I turned 31yesterday. Birthdays are pretty uneventful the older you get and your ‘wishlist’ gets pretty boring too; ie. I wanted a vacuum. BUT not just any vacuum, a ROBOT vacuum-Roomba! And yay, my wonderful husband obliged. Let me tell you it’s pretty awesome to be upstairs hearing the downstairs being vacuumed while I tend to my daughter amongst other things.
Although we still haven’t ‘gone out’ since Nora was born, I didn’t feel it necessary to do so on my birthday. I just wanted a cozy night in with my beautiful daughter and loving husband.
Oh how the times change.
I’ve long since grown out of my party pants. At first it was because I became very health conscious. It was hard for me to work so hard in the gym during the week, then throw it all away by drinking on the weekends, plus, seriously who likes being hungover. Now its become more about my livelihood than ‘calories’. I just don’t like the feeling of being drunk and ‘not in control’ of myself.

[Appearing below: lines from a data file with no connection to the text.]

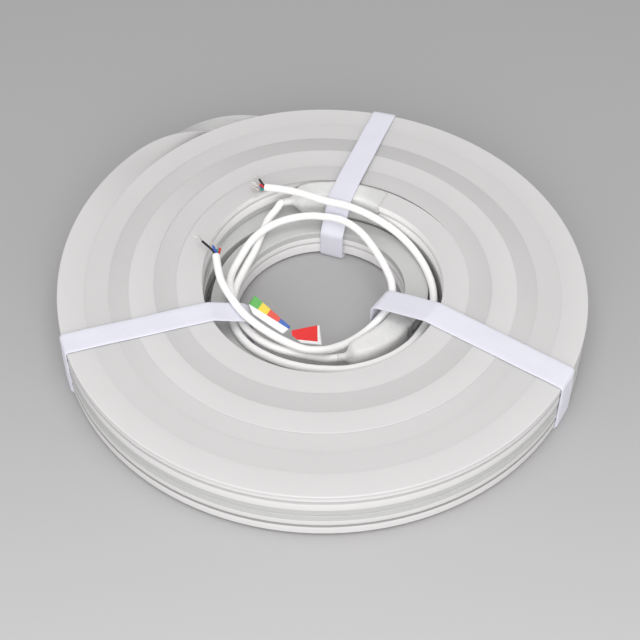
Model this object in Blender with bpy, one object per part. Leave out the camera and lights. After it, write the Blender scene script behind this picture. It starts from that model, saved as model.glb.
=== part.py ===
"""Neon flex strip, coiled for sale: one length of side-bending silicone strip wound as a flat two-layer roll.

The lower layer runs outwards counter-clockwise, the strip then climbs on the outside with a half twist, and the upper
layer runs inwards, so both ends lie in the hole. Each end has a moulded cap with a four-core lead, and three
hook-and-loop straps hold the roll. Metres, +Z up, the straps on the ground at z = 0 and the middle of the box
round strip, caps and straps on Z. Radii and angles are measured from the roll's own axis.
"""

import math

import bmesh
import bpy
from mathutils import Matrix, Vector

# The strip's section. Its base is the white foot, and the diffuser is the opposite face.
STRIP_WIDTH = 0.0148
STRIP_HEIGHT = 0.0180
FOOT_HEIGHT = 0.0050
GROOVE_HEIGHT = 0.0026
GROOVE_DEPTH = 0.0010

# The roll, and where its axis stands
ROLL_AXIS = (0.0008, -0.0074, 0.0)
COIL_RADIUS = 0.1680
TURN_GAP = 0.0004
LAYER_GAP = 0.0003
LOWER_TURNS = 7
UPPER_TURNS = 6
STATION_STEP = 10
CLIMB_STATION_STEP = 5
FIRST_STATION = -10

# Angles in degrees, counter-clockwise from +X, of the roll's own landmarks
LOWER_END = -23
UPPER_END = 66
UPPER_CROSSING = (90, 190)
LAST_LOWER_CROSSING = (105, 200)
FIRST_LOWER_CROSSING = (250, 342)
CROSSING_DELAY = 23
CLIMB_OUT = (77, 105)
CLIMB_BACK = (121, 190)
CLIMB_RISE = (93, 150)
CLIMB_TWIST = (95, 162)
CLIMB_LEAN = 0.00055
LOOSE_END_SPRING = 0.0173
LOOSE_END_REACH = 38
LOOSE_TURN_SAG = 0.0045
LOOSE_TURN_SPAN = (70, 270)

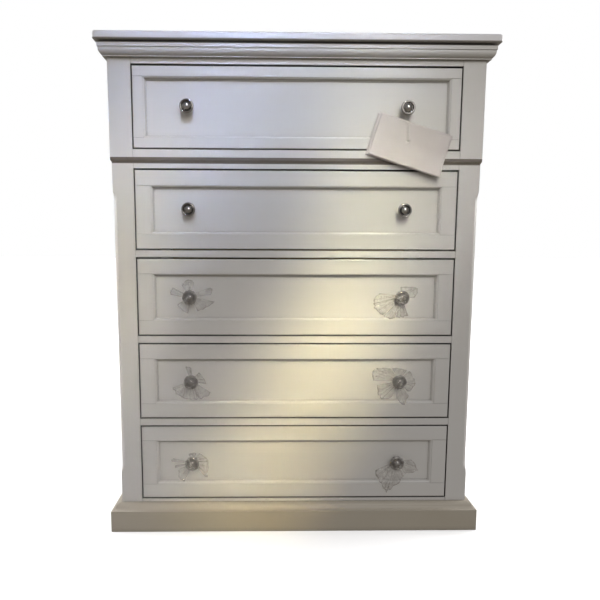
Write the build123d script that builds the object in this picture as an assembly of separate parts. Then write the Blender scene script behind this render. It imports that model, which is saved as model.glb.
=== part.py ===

Alcohol has a very negative connotation in my life. I’ve seen it do a lot of destruction in people’s lives, and in some cases take their lives. I can’t think of much positives that have come from it.
I havent drank in over a year, mostly due to pregnancy and now breastfeeding. But I don’t have much desire to do it anyway. I am sure down the road I will enjoy a glass of champagne or wine here and there, but I could live with never getting drunk again. Plus I don’t want my daughter to see me in that state.
I have plenty of fun and good times to not have to cloud my judgement with alcohol, especially with all the fun activities I have planned for Nora and I to do as she gets older. She really has become my best little buddy and 31 is turning out to be a good year and its only going to get better from here!